On the left is the fully zoomed out page. Indoors, I’m able to read it without too much difficulty, though my eyes do thank me when I zoom in (as on the right). The problem with zooming, however, is that navigating to the next page then requires more swiping, and, at least in iBooks, you have to zoom in again every time you turn the page.

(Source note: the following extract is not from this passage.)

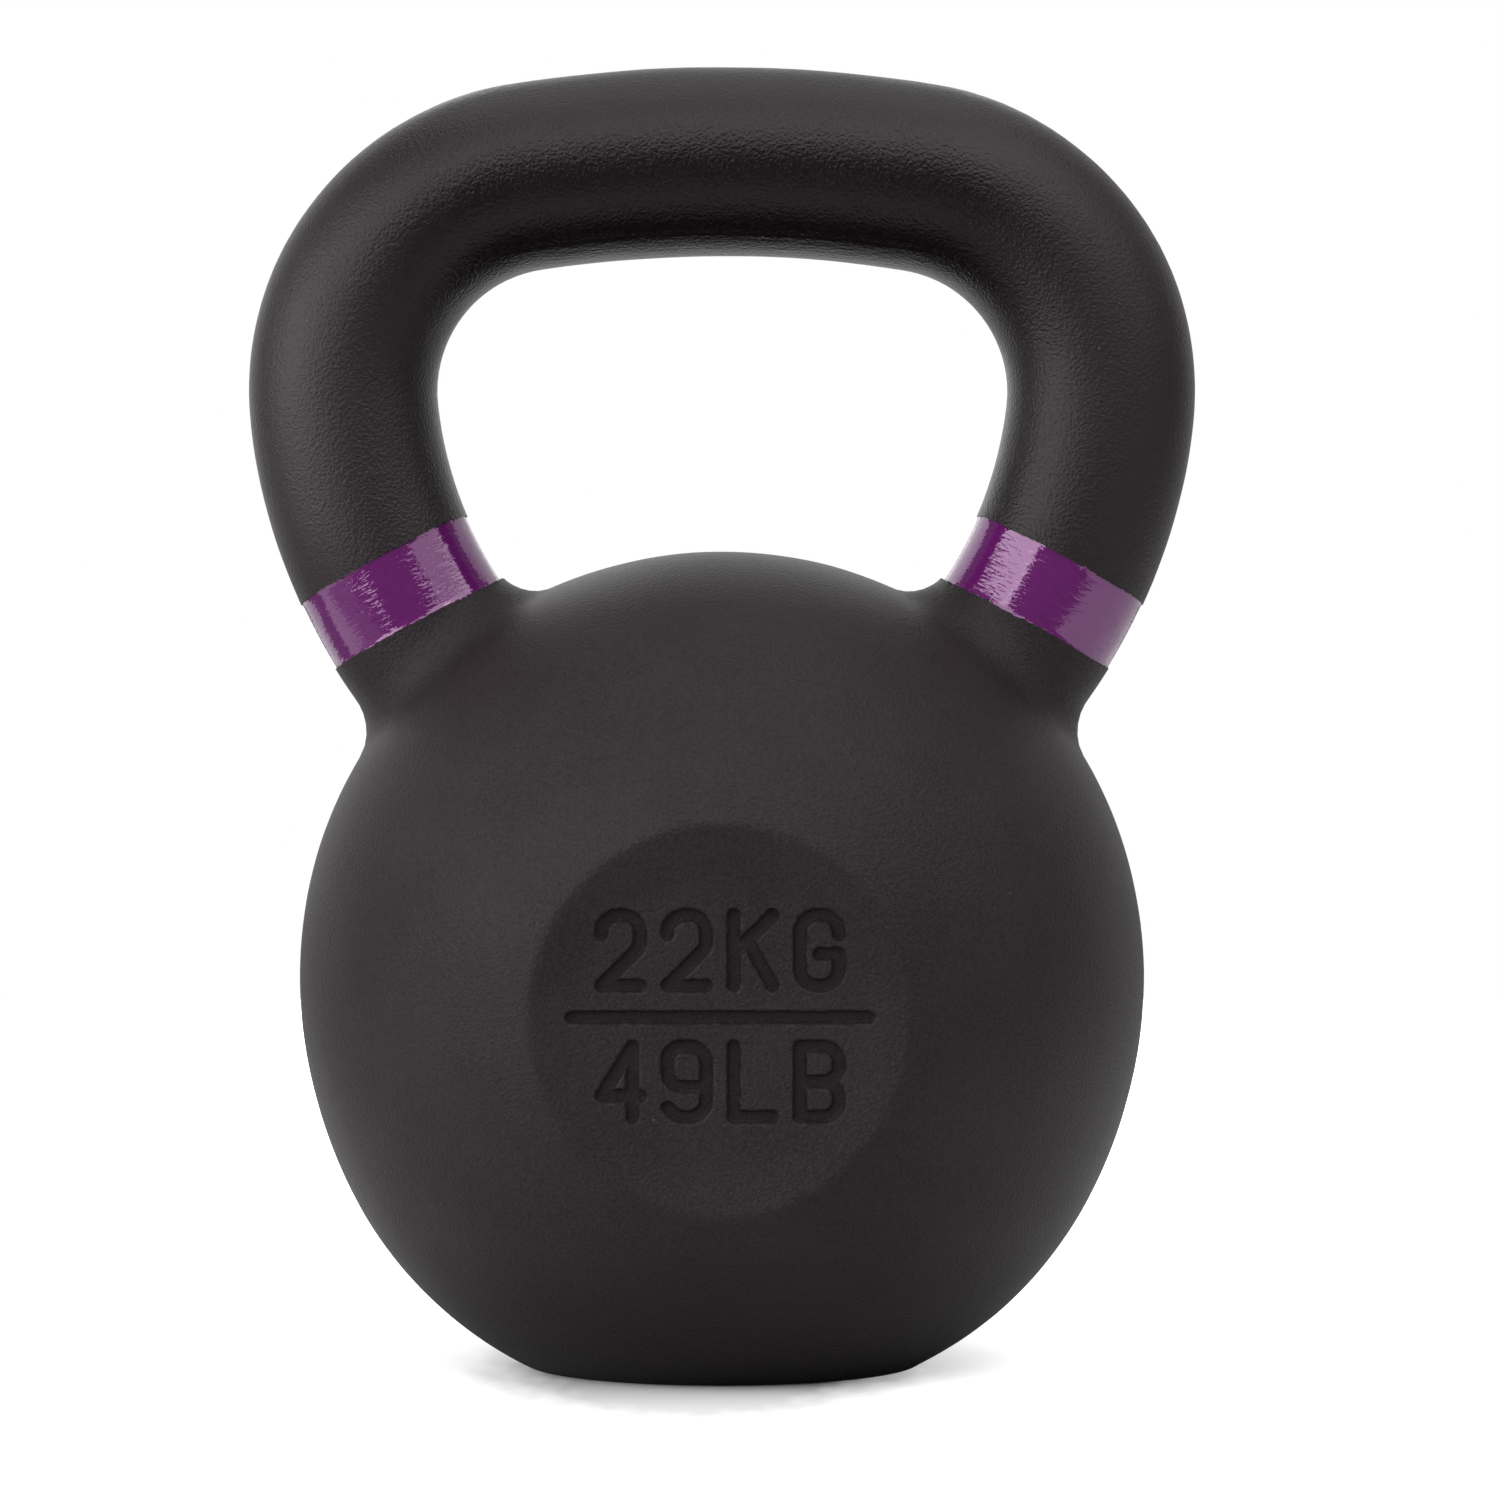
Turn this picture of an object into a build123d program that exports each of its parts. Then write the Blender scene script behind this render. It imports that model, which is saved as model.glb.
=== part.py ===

After a bit of this, I got to wondering what it would be like to typeset an iPhone-sized PDF, designed specifically to be read on a phone. Here’s how it turned out (and this is a proof of concept, nothing too polished):


The pages are set at 7.573×4.267″, which I arrived at by taking 1136×640 (iPhone screen dimensions in pixels) and dividing by 150. Arbitrary, but it worked out well enough. And the text is at 16 points on the left and 18 on the right. (Also arbitrary, but dependent on the page size, of course.)

The PDFs:

The main advantage to a foolhardy scheme like this is full typographic control — margins, fonts, layout (important for poetry), tracking, etc., all without worrying about limitations of ebook readers. I could try to do something about widows and orphans, for instance, though I didn’t do that with this proof of concept.

The downside is that it’s custom-tailored to the dimensions of the iPhone 5S, and on other devices it wouldn’t fit as perfectly. Not necessarily a dealbreaker, though.

Is it worth pursuing? No idea. One of these days I’ll set a full book this way and try reading it on my phone to see how it compares.